Methods: A pilot intervention (n=53) based on SR-principles consisted of a motivational interview, group sessions and a workbook and was evaluated against standard care with (n=38) and without a self-help manual (n=38). Subjects were overweight (BMI>27) patients with type 2 diabetes (52% female) from a Dutch hospital (mean age 58.14, S.D.=8.86).
Results: No differences in the outcomes were found between the intervention and control groups at 3 (T2) or 6 (T3) months. However, results at T2 and T3 revealed that patients with higher SR-skills scores had lower HbA1c levels than patients with lower scores.

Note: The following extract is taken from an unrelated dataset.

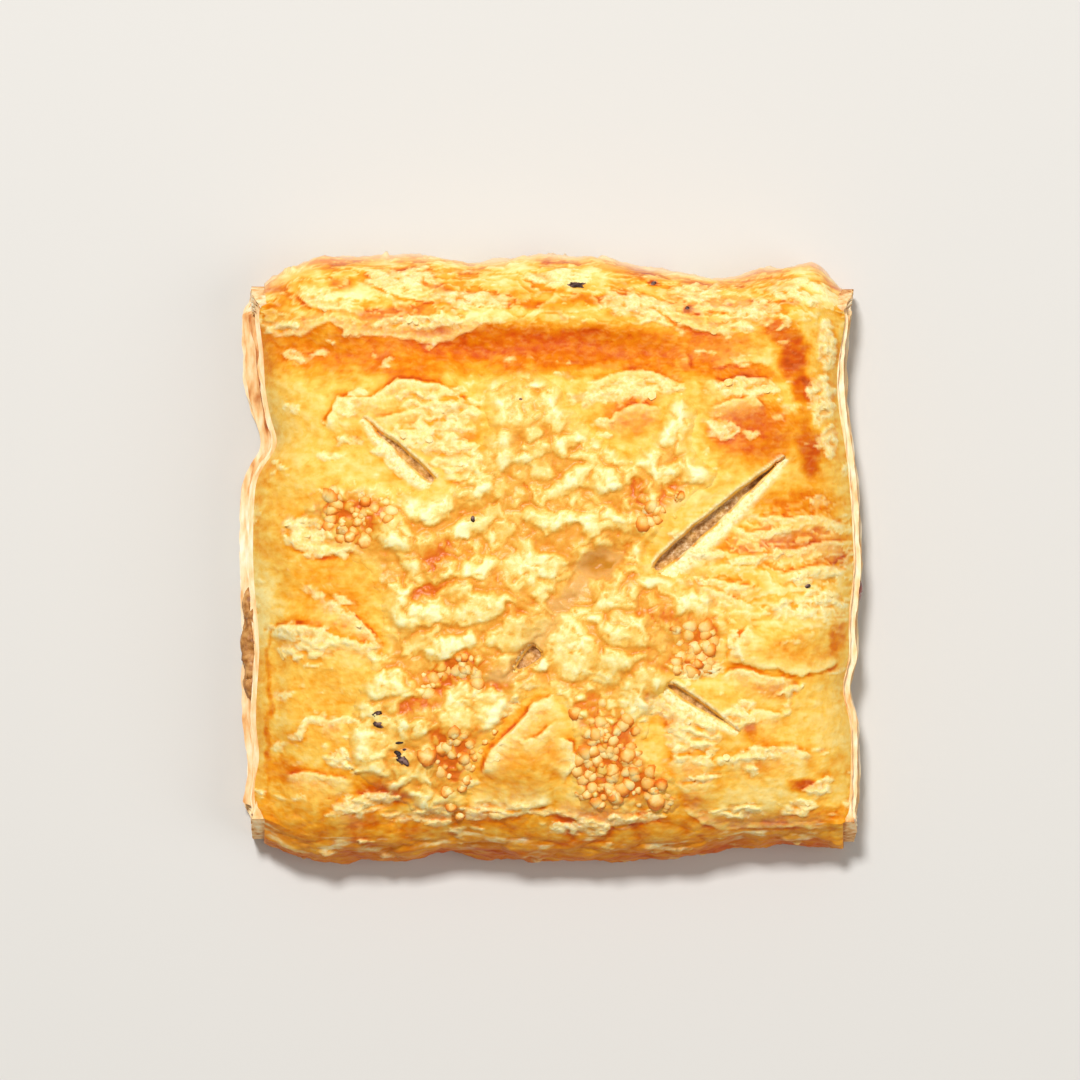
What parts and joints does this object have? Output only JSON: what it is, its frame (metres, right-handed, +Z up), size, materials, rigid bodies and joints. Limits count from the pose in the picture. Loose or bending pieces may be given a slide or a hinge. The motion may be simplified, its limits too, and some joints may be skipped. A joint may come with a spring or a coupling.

Conclusion: The SR-intervention did not significantly influence the outcomes. This apparent lack of effect might, however, partly be due to high attrition rates in all treatment groups. SR-skills were positively related to changes in HbA1c-levels.
Practice implications: Improving SR-skills of overweight diabetes type 2 patients may improve their glycemic control. Patients who are 'external regulators' may however profit more from directive than from SR-interventions.